The given reaction is: $$ \mathrm{Cd}\left(\mathrm{NO}_{3}\right)_{2} \cdot 4 \mathrm{H}_{2} \mathrm{O}(s) \longrightarrow \mathrm{Cd}\left(\mathrm{NO}_{3}\right)_{2}(s)+4 \mathrm{H}_{2} \mathrm{O}(g) $$ And the information provided is that this process is endothermic. Therefore, ΔH is positive. Unfortunately, we are not given the value of ΔS (change in entropy) or the reaction's temperature, so we cannot directly calculate ΔG. However, since the reaction involves the conversion of water molecules from solid to gaseous phase, we can expect a significant increase in entropy (ΔS > 0). Due to the increase in entropy, the term -TΔS will be negative and quite large, especially at high temperatures. This means that if the increase in entropy is significant enough, it might offset the positive ΔH value and make ΔG negative, making the reaction spontaneous.

Conclude if this process is an exception to Bertholet's generalization

The given process is an endothermic reaction as ΔH is positive. However, we can reasonably assume that the reaction will lead to an increase in entropy, making ΔS positive. If the increase in entropy is large enough, it can offset the positive ΔH value and make ΔG negative, resulting in a spontaneous process. Therefore, we cannot conclude that this process is an exception to Bertholet's generalization without more specific information about the reaction's entropy change and temperature. Rather, this example highlights the importance of considering both the changes in enthalpy and entropy when determining a reaction's spontaneity.

Key concepts

Bertholet's Generalization

Bertholet's generalization provides a simple rule to predict the spontaneity of chemical reactions. It suggests that reactions are more likely to occur spontaneously if they release energy as heat, known as exothermic reactions. In these cases, the change in enthalpy,

• \( \Delta H \),

is negative. This means that the system loses energy to its surroundings.
On the other hand, if a reaction absorbs heat (endothermic), resulting in a positive \( \Delta H \), it is generally thought to be non-spontaneous.
However, this rule doesn't always hold true. While an exothermic reaction is often spontaneous, not all endothermic reactions are non-spontaneous.
This is because spontaneity is influenced by other factors like entropy and temperature, not just enthalpy alone. Bertholet's generalization is a useful guideline, but it's essential to consider the whole picture.

Entropy

Entropy, denoted by \( \Delta S \), is a measure of disorder or randomness in a system. In chemical reactions, an increase in entropy typically favors spontaneity.
When a solid turns into a gas, as in the given reaction of

• \( \mathrm{Cd}\left(\mathrm{NO}_{3}\right)_{2} \cdot 4 \mathrm{H}_{2} \mathrm{O}(s) \to \mathrm{Cd}\left(\mathrm{NO}_{3}\right)_{2}(s)+4 \mathrm{H}_{2} \mathrm{O}(g) \),

entropy increases significantly. This is because gas particles are far more disordered compared to the organized solid state.
In the equation for Gibbs free energy, \( \Delta G = \Delta H - T\Delta S \), entropy plays a key role along with temperature. If \( \Delta S \) is positive and large, it can drive a reaction to be spontaneous, even if it is endothermic.
Therefore, understanding entropy helps in assessing the overall energy changes and predictions about whether a reaction will occur spontaneously.

Spontaneity of Reactions

The spontaneity of a reaction is determined by the change in Gibbs free energy, \( \Delta G \). A reaction is spontaneous if \( \Delta G \) is negative.
The equation \( \Delta G = \Delta H - T\Delta S \) integrates enthalpy and entropy changes to assess the true nature of a reaction's spontaneity.
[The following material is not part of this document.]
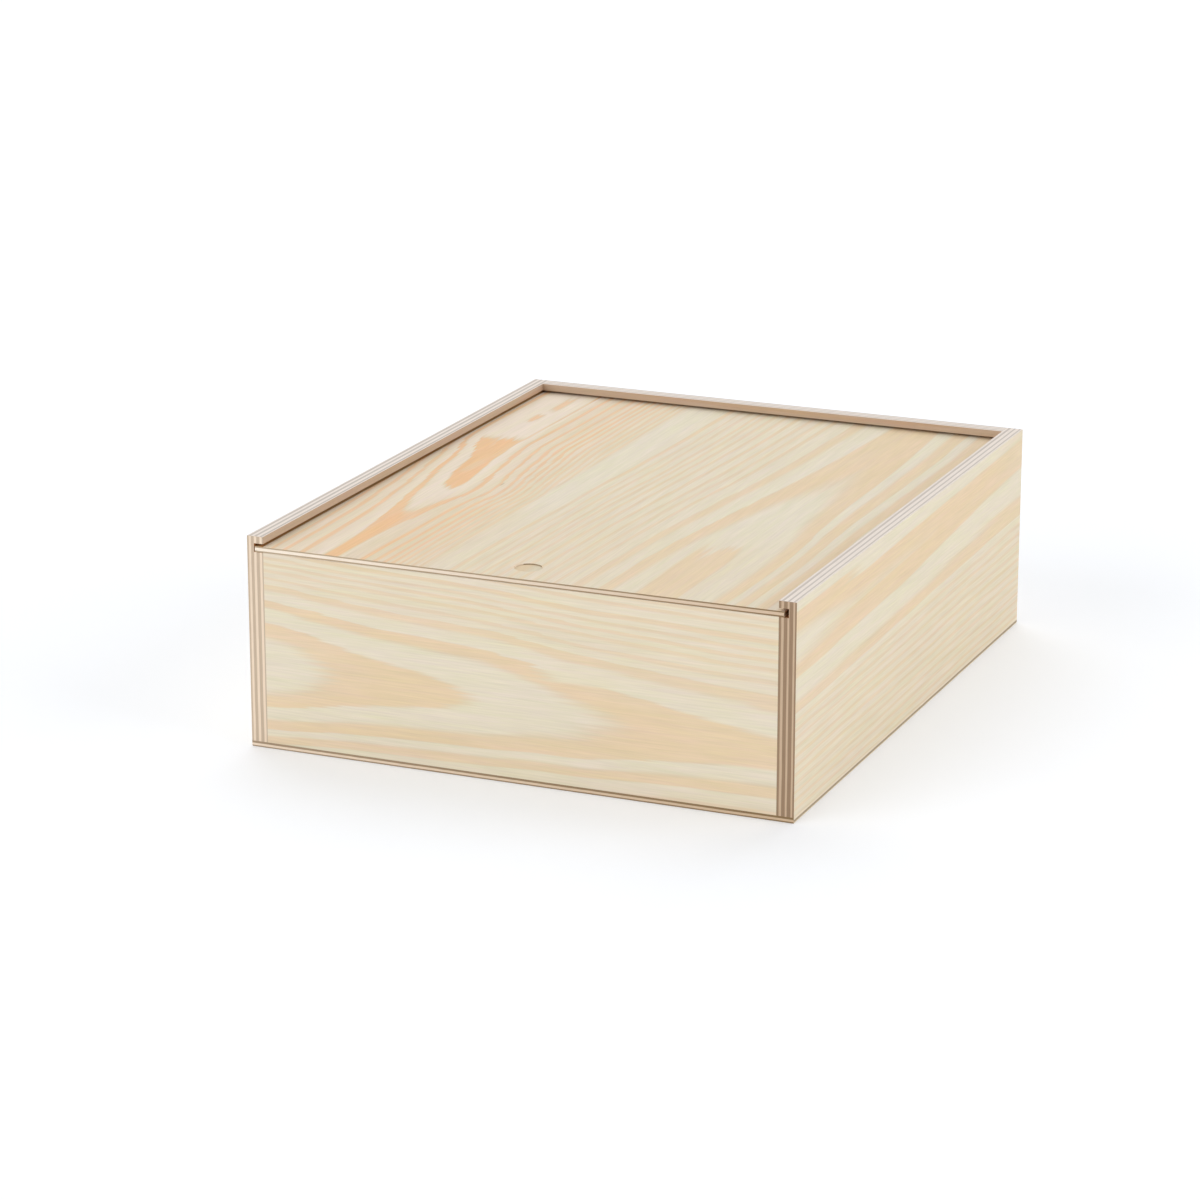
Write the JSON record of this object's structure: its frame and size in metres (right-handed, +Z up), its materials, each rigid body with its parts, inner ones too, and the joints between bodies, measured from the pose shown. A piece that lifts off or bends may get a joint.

• If a reaction has positive \( \Delta H \) but also has a strong positive \( \Delta S \) at high temperatures, the term \( -T\Delta S \) becomes significant enough to make \( \Delta G \) negative.

That's why some endothermic reactions can occur spontaneously under the right conditions. Practically, this means that temperature and entropy changes can overpower the enthalpy effect.
In the example given, the large increase in entropy is likely making the reaction spontaneous even though it's absorbing heat. This illustrates the importance of considering both enthalpy and entropy when evaluating reaction spontaneity.